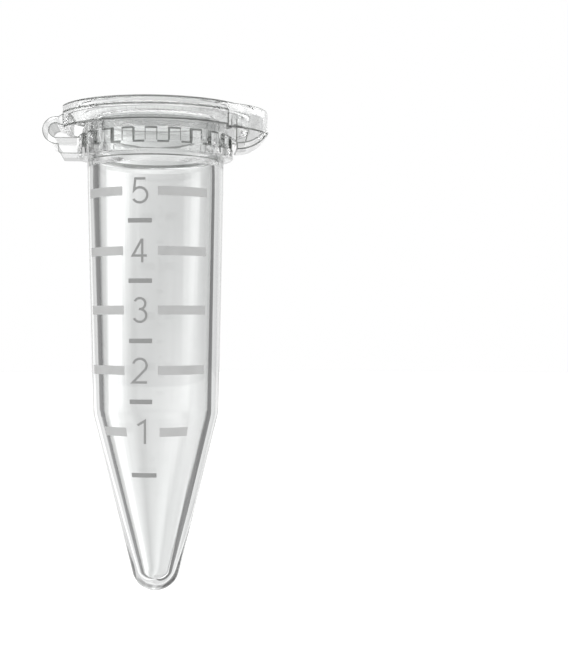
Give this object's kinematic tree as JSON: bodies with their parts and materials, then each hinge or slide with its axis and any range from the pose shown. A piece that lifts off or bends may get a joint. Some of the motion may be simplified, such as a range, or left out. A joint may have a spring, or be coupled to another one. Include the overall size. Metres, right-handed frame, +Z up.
{
  "type": "microcentrifuge tube",
  "caption": "Clear conical sample tube with a castellated collar and a hinged snap lid with plug, thumb lip and latch, graduated in millilitres.",
  "frame": {"origin": "the outside of the conical tip, on the tube's axis", "axes": "+Z up the tube's axis to the lid, -X to the hinge, +X to the thumb lip, -Y to the graduations"},
  "size_m": [0.0274, 0.0236, 0.0595],
  "materials": {
    "clear_plastic": "clear polypropylene, glossy",
    "frosted_marks": "frosted, translucent",
    "printed_marks": "fine matt grey"
  },
  "bodies": {
    "tube": {"tube_body": "clear_plastic", "collar": "clear_plastic", "castellations": "clear_plastic", "mouth_rim": "clear_plastic", "hinge_root": "clear_plastic", "hinge_strap": "clear_plastic", "full_bars_left": "frosted_marks", "full_bars_right": "frosted_marks", "half_bars": "printed_marks", "numeral_1": "printed_marks", "numeral_2": "printed_marks", "numeral_3": "printed_marks", "numeral_4": "printed_marks", "numeral_5": "printed_marks"},
    "lid": {"lid_plate": "clear_plastic", "lid_skirt": "clear_plastic", "lid_plug": "clear_plastic", "sealing_bead": "clear_plastic", "hinge_tab": "clear_plastic", "thumb_lip": "clear_plastic", "latch_hook": "clear_plastic", "latch_rib": "clear_plastic"}
  },
  "joints": [
    {"name": "lid_hinge", "type": "hinge", "parent": "tube", "child": "lid", "pos_m": [-0.0132, 0, 0.0564], "axis": [0, -1, 0], "range_deg": [0, 180], "deforming": ["hinge_strap"]}
  ]
}
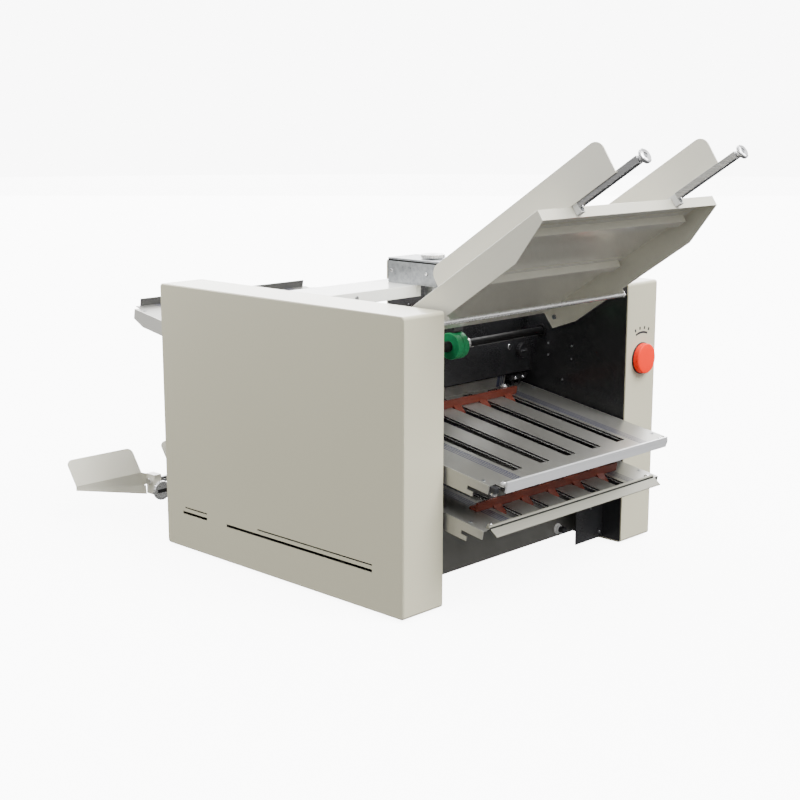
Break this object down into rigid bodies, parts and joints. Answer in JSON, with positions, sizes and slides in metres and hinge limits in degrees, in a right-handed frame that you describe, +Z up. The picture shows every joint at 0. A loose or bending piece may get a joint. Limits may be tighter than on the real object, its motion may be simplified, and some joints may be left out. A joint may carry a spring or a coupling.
{
  "type": "paper folding machine",
  "caption": "Friction-feed paper folding machine: sloping tray with side guides, green feed roller, stacked fold rollers, slotted fold plates with red stops.",
  "frame": {"origin": "on the table, at the centre of the rectangle of the four rubber feet", "axes": "+Z up; -Y is the front, where the lower fold plates and the speed knob are; +X to the right seen from the front"},
  "size_m": [0.5878, 0.9812, 0.6199],
  "materials": {
    "cover_paint": "light warm grey powder coat, glossy",
    "tray_paint": "light warm grey powder coat",
    "beam_paint": "light warm grey powder coat",
    "black_metal": "glossy black enamel",
    "panel_paint": "dark olive grey satin paint",
    "stainless": "brushed stainless steel",
    "bar_alu": "anodised aluminium section",
    "chrome": "polished chrome",
    "steel": "ground steel",
    "roller_rubber": "dark grey rubber-coated roller",
    "green_rubber": "green feed rubber",
    "black_rubber": "black rubber",
    "red_stop": "translucent red plastic",
    "black_plastic": "black moulded plastic",
    "white_plastic": "white moulded plastic",
    "speed_red": "orange-red moulded plastic",
    "motor_paint": "grey motor enamel"
  },
  "bodies": {
    "machine": {"left_cover": "cover_paint", "right_cover": "cover_paint", "left_frame_plate": "black_metal", "right_frame_plate": "black_metal", "front_panel": "panel_paint", "rear_panel": "panel_paint", "tie_rod": "chrome", "rubber_feet": "black_rubber", "top_beam": "beam_paint", "separator_channel": "steel", "feed_tray": "tray_paint", "drive_motor": "motor_paint", "drive_belts": "black_rubber", "terminal_plate": "black_metal", "cable_gland": "white_plastic", "inlet_guides": "black_metal", "delivery_chute": "stainless"},
    "separator_holder_unit": {"separator_holder": "steel", "separator_pad": "black_rubber"},
    "separator_knob_unit": {"separator_knob": "chrome"},
    "left_guide_unit": {"left_guide": "tray_paint", "left_guide_rail": "chrome", "left_guide_clip": "white_plastic"},
    "left_guide_knob_unit": {"left_guide_knob": "chrome"},
    "right_guide_unit": {"right_guide": "tray_paint", "right_guide_rail": "chrome", "right_guide_clip": "white_plastic"},
    "right_guide_knob_unit": {"right_guide_knob": "chrome"},
    "feed_roller_unit": {"feed_shaft": "chrome", "feed_tyres": "green_rubber"},
    "fold_roller_unit_1": {"fold_roller_1": "roller_rubber"},
    "fold_roller_unit_2": {"fold_roller_2": "roller_rubber"},
    "fold_roller_unit_3": {"fold_roller_3": "roller_rubber"},
    "fold_roller_unit_4": {"fold_roller_4": "roller_rubber"},
    "fold_roller_unit_5": {"fold_roller_5": "roller_rubber"},
    "fold_roller_unit_6": {"fold_roller_6": "roller_rubber"},
    "motor_pulley_unit": {"motor_pulley": "steel"},
    "rear_upper_unit": {"rear_upper_plate": "stainless", "rear_upper_bar": "bar_alu"},
    "rear_upper_stop_unit": {"rear_upper_stop": "red_stop", "rear_upper_stop_screws": "chrome"},
    "front_upper_unit": {"front_upper_plate": "stainless", "front_upper_bar": "bar_alu"},
    "front_upper_stop_unit": {"front_upper_stop": "red_stop", "front_upper_stop_screws": "chrome"},
    "rear_lower_unit": {"rear_lower_plate": "stainless", "rear_lower_bar": "bar_alu"},
    "rear_lower_stop_unit": {"rear_lower_stop": "red_stop", "rear_lower_stop_screws": "chrome"},
    "front_lower_unit": {"front_lower_plate": "stainless", "front_lower_bar": "bar_alu"},
    "front_lower_stop_unit": {"front_lower_stop": "red_stop", "front_lower_stop_screws": "chrome"},
    "delivery_carriage": {"delivery_rods": "chrome"},
    "left_delivery_stop_unit": {"left_delivery_stop": "tray_paint"},
    "left_delivery_knob_unit": {"left_delivery_knob": "black_plastic"},
    "right_delivery_stop_unit": {"right_delivery_stop": "tray_paint"},
    "right_delivery_knob_unit": {"right_delivery_knob": "black_plastic"},
    "speed_knob_unit": {"speed_knob": "speed_red"}
  },
  "joints": [
    {"name": "separator_adjust", "type": "hinge", "parent": "machine", "child": "separator_knob_unit", "pos_m": [0, -0.044, 0.404], "axis": [0, 0, 1], "range_deg": [0, 1080]},
    {"name": "separator_lift", "type": "slide", "parent": "machine", "child": "separator_holder_unit", "axis": [0, 0, 1], "range_m": [0, 0.00375]},
    {"name": "left_guide_slide", "type": "slide", "parent": "machine", "child": "left_guide_unit", "axis": [1, 0, 0], "range_m": [-0.06, 0.08]},
    {"name": "left_guide_clamp", "type": "hinge", "parent": "left_guide_unit", "child": "left_guide_knob_unit", "pos_m": [-0.12095, -0.48992, 0.60027], "axis": [0, -0.8352, 0.5499], "range_deg": [-360, 0]},
    {"name": "right_guide_slide", "type": "slide", "parent": "machine", "child": "right_guide_unit", "axis": [1, 0, 0], "range_m": [-0.08, 0.06]},
    {"name": "right_guide_clamp", "type": "hinge", "parent": "right_guide_unit", "child": "right_guide_knob_unit", "pos_m": [0.09595, -0.48992, 0.60027], "axis": [0, -0.8352, 0.5499], "range_deg": [-360, 0]},
    {"name": "fold_roller_1_spin", "type": "hinge", "parent": "machine", "child": "fold_roller_unit_1", "pos_m": [0, -0.03, 0.278], "axis": [1, 0, 0], "continuous": true},
    {"name": "fold_roller_2_spin", "type": "hinge", "parent": "machine", "child": "fold_roller_unit_2", "pos_m": [0, -0.03, 0.246], "axis": [1, 0, 0], "continuous": true},
    {"name": "fold_roller_3_spin", "type": "hinge", "parent": "machine", "child": "fold_roller_unit_3", "pos_m": [0, -0.03, 0.214], "axis": [1, 0, 0], "continuous": true},
    {"name": "fold_roller_4_spin", "type": "hinge", "parent": "machine", "child": "fold_roller_unit_4", "pos_m": [0, -0.03, 0.182], "axis": [1, 0, 0], "continuous": true},
    {"name": "fold_roller_5_spin", "type": "hinge", "parent": "machine", "child": "fold_roller_unit_5", "pos_m": [0, -0.03, 0.15], "axis": [1, 0, 0], "continuous": true},
    {"name": "fold_roller_6_spin", "type": "hinge", "parent": "machine", "child": "fold_roller_unit_6", "pos_m": [0, -0.03, 0.118], "axis": [1, 0, 0], "continuous": true},
    {"name": "feed_spin", "type": "hinge", "parent": "machine", "child": "feed_roller_unit", "pos_m": [0, -0.088, 0.3165], "axis": [1, 0, 0], "continuous": true},
    {"name": "motor_spin", "type": "hinge", "parent": "machine", "child": "motor_pulley_unit", "pos_m": [0.228, 0.03, 0.054], "axis": [1, 0, 0], "continuous": true},
    {"name": "rear_upper_pull", "type": "slide", "parent": "machine", "child": "rear_upper_unit", "axis": [0, 0.986, 0.1668], "range_m": [0, 0.15]},
    {"name": "rear_upper_stop_slide", "type": "slide", "parent": "rear_upper_unit", "child": "rear_upper_stop_unit", "axis": [0, 0.986, 0.1668], "range_m": [-0.22, 0.14]},
    {"name": "front_upper_pull", "type": "slide", "parent": "machine", "child": "front_upper_unit", "axis": [0, -0.986, -0.1668], "range_m": [0, 0.15]},
    {"name": "front_upper_stop_slide", "type": "slide", "parent": "front_upper_unit", "child": "front_upper_stop_unit", "axis": [0, -0.986, -0.1668], "range_m": [-0.012, 0.2]},
    {"name": "rear_lower_pull", "type": "slide", "parent": "machine", "child": "rear_lower_unit", "axis": [0, 0.986, 0.1668], "range_m": [0, 0.15]},
    {"name": "rear_lower_stop_slide", "type": "slide", "parent": "rear_lower_unit", "child": "rear_lower_stop_unit", "axis": [0, 0.986, 0.1668], "range_m": [-0.09, 0.17]},
    {"name": "front_lower_pull", "type": "slide", "parent": "machine", "child": "front_lower_unit", "axis": [0, -0.986, -0.1668], "range_m": [0, 0.15]},
    {"name": "front_lower_stop_slide", "type": "slide", "parent": "front_lower_unit", "child": "front_lower_stop_unit", "axis": [0, -0.986, -0.1668], "range_m": [-0.185, 0.028]},
    {"name": "delivery_slide", "type": "slide", "parent": "machine", "child": "delivery_carriage", "axis": [0, 1, 0], "range_m": [-0.1, 0]},
    {"name": "left_delivery_stop_slide", "type": "slide", "parent": "delivery_carriage", "child": "left_delivery_stop_unit", "axis": [1, 0, 0], "range_m": [0, 0.014]},
    {"name": "left_delivery_clamp", "type": "hinge", "parent": "left_delivery_stop_unit", "child": "left_delivery_knob_unit", "pos_m": [-0.1655, 0.427, 0.033], "axis": [0, -1, 0], "range_deg": [-360, 0]},
    {"name": "right_delivery_stop_slide", "type": "slide", "parent": "delivery_carriage", "child": "right_delivery_stop_unit", "axis": [1, 0, 0], "range_m": [-0.014, 0.055]},
    {"name": "right_delivery_clamp", "type": "hinge", "parent": "right_delivery_stop_unit", "child": "right_delivery_knob_unit", "pos_m": [0.0205, 0.427, 0.033], "axis": [0, -1, 0], "range_deg": [-360, 0]},
    {"name": "speed_control", "type": "hinge", "parent": "machine", "child": "speed_knob_unit", "pos_m": [0.2405, -0.252, 0.2878], "axis": [0, -1, 0], "range_deg": [-270, 0]}
  ],
  "couplings": [
    {"joint": "separator_adjust", "follows": "separator_lift", "rad_per_m": 5026.5},
    {"joint": "fold_roller_2_spin", "follows": "fold_roller_1_spin", "ratio": -1},
    {"joint": "fold_roller_3_spin", "follows": "fold_roller_1_spin", "ratio": 1},
    {"joint": "fold_roller_4_spin", "follows": "fold_roller_1_spin", "ratio": -1},
    {"joint": "fold_roller_5_spin", "follows": "fold_roller_1_spin", "ratio": 1},
    {"joint": "fold_roller_6_spin", "follows": "fold_roller_1_spin", "ratio": -1},
    {"joint": "feed_spin", "follows": "fold_roller_1_spin", "ratio": -0.71429},
    {"joint": "motor_spin", "follows": "fold_roller_1_spin", "ratio": -2}
  ]
}
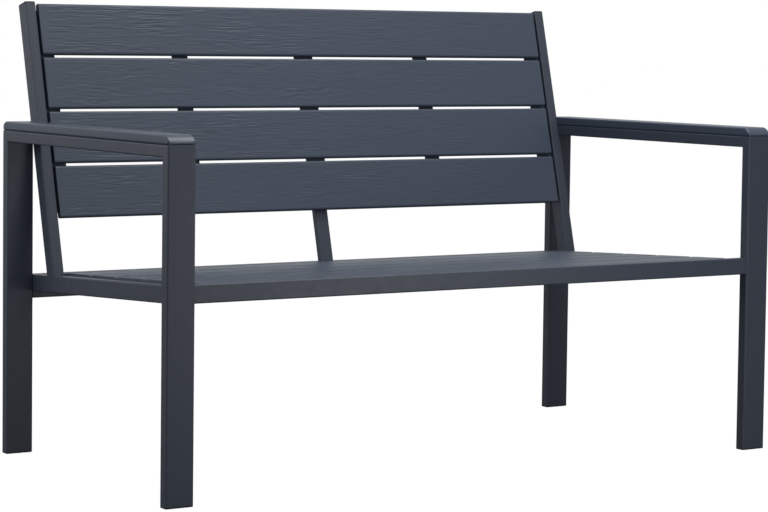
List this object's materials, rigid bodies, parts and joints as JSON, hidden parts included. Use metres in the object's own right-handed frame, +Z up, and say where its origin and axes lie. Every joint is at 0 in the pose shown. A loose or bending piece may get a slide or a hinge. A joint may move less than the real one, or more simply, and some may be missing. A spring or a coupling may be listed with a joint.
{
  "type": "garden bench",
  "caption": "Garden bench with a dark powder-coated tube frame, wood-look planks on seat, leaning back and armrests, and square tube legs.",
  "frame": {"origin": "on the floor, midway between the outer faces of the legs and midway between the front leg faces and the rearmost point of the back", "axes": "+Z up, +X to the right as seen from the front, -Y towards the person who faces the bench; the seat opens towards -Y"},
  "size_m": [1.24, 0.6666, 0.802],
  "materials": {
    "frame_steel": "fine matt powder coat, anthracite",
    "wood_look_board": "solid-coloured board with embossed wood grain, blue grey",
    "end_plug": "moulded, fine matt black",
    "screw_steel": "zinc plated"
  },
  "bodies": {
    "root": {"arm_plank_left": "wood_look_board", "arm_plank_right": "wood_look_board", "arm_rail_left": "frame_steel", "arm_rail_right": "frame_steel", "arm_screws": "screw_steel", "back_ledge_left": "frame_steel", "back_ledge_right": "frame_steel", "back_plank_1": "wood_look_board", "back_plank_2": "wood_look_board", "back_plank_3": "wood_look_board", "back_plank_4": "wood_look_board", "back_post_centre": "frame_steel", "back_post_screws": "screw_steel", "back_strip_centre": "frame_steel", "back_strip_left": "frame_steel", "back_strip_right": "frame_steel", "back_strip_screws": "screw_steel", "back_upright_left": "frame_steel", "back_upright_right": "frame_steel", "foot_plug_front_left": "end_plug", "foot_plug_front_right": "end_plug", "foot_plug_rear_left": "end_plug", "foot_plug_rear_right": "end_plug", "leg_front_left": "frame_steel", "leg_front_right": "frame_steel", "leg_rear_left": "frame_steel", "leg_rear_right": "frame_steel", "post_cap": "end_plug", "seat_bearer_centre": "frame_steel", "seat_bearer_left": "frame_steel", "seat_bearer_right": "frame_steel", "seat_bearer_screws": "screw_steel", "seat_cross_rail": "frame_steel", "seat_front_rail": "frame_steel", "seat_ledge_left": "frame_steel", "seat_ledge_right": "frame_steel", "seat_ledge_screws": "screw_steel", "seat_plank_1": "wood_look_board", "seat_plank_2": "wood_look_board", "seat_plank_3": "wood_look_board", "seat_plank_4": "wood_look_board", "seat_plank_5": "wood_look_board", "seat_rear_rail": "frame_steel", "seat_side_rail_left": "frame_steel", "seat_side_rail_right": "frame_steel", "upright_cap_left": "end_plug", "upright_cap_right": "end_plug"}
  },
  "joints": []
}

## [Set problem]
Check each line of the records for the word "handed" and extract those that contain it.

## [Task result]
Give this object's kinematic tree as JSON: bodies with their parts and materials, then each hinge or slide with its axis and any range from the pose shown. A piece that lifts off or bends may get a joint. Some of the motion may be simplified, such as a range, or left out. A joint may have a spring, or be coupled to another one. Include the overall size. Metres, right-handed frame, +Z up.
Break this object down into rigid bodies, parts and joints. Answer in JSON, with positions, sizes and slides in metres and hinge limits in degrees, in a right-handed frame that you describe, +Z up. The picture shows every joint at 0. A loose or bending piece may get a joint. Limits may be tighter than on the real object, its motion may be simplified, and some joints may be left out. A joint may carry a spring or a coupling.
List this object's materials, rigid bodies, parts and joints as JSON, hidden parts included. Use metres in the object's own right-handed frame, +Z up, and say where its origin and axes lie. Every joint is at 0 in the pose shown. A loose or bending piece may get a slide or a hinge. A joint may move less than the real one, or more simply, and some may be missing. A spring or a coupling may be listed with a joint.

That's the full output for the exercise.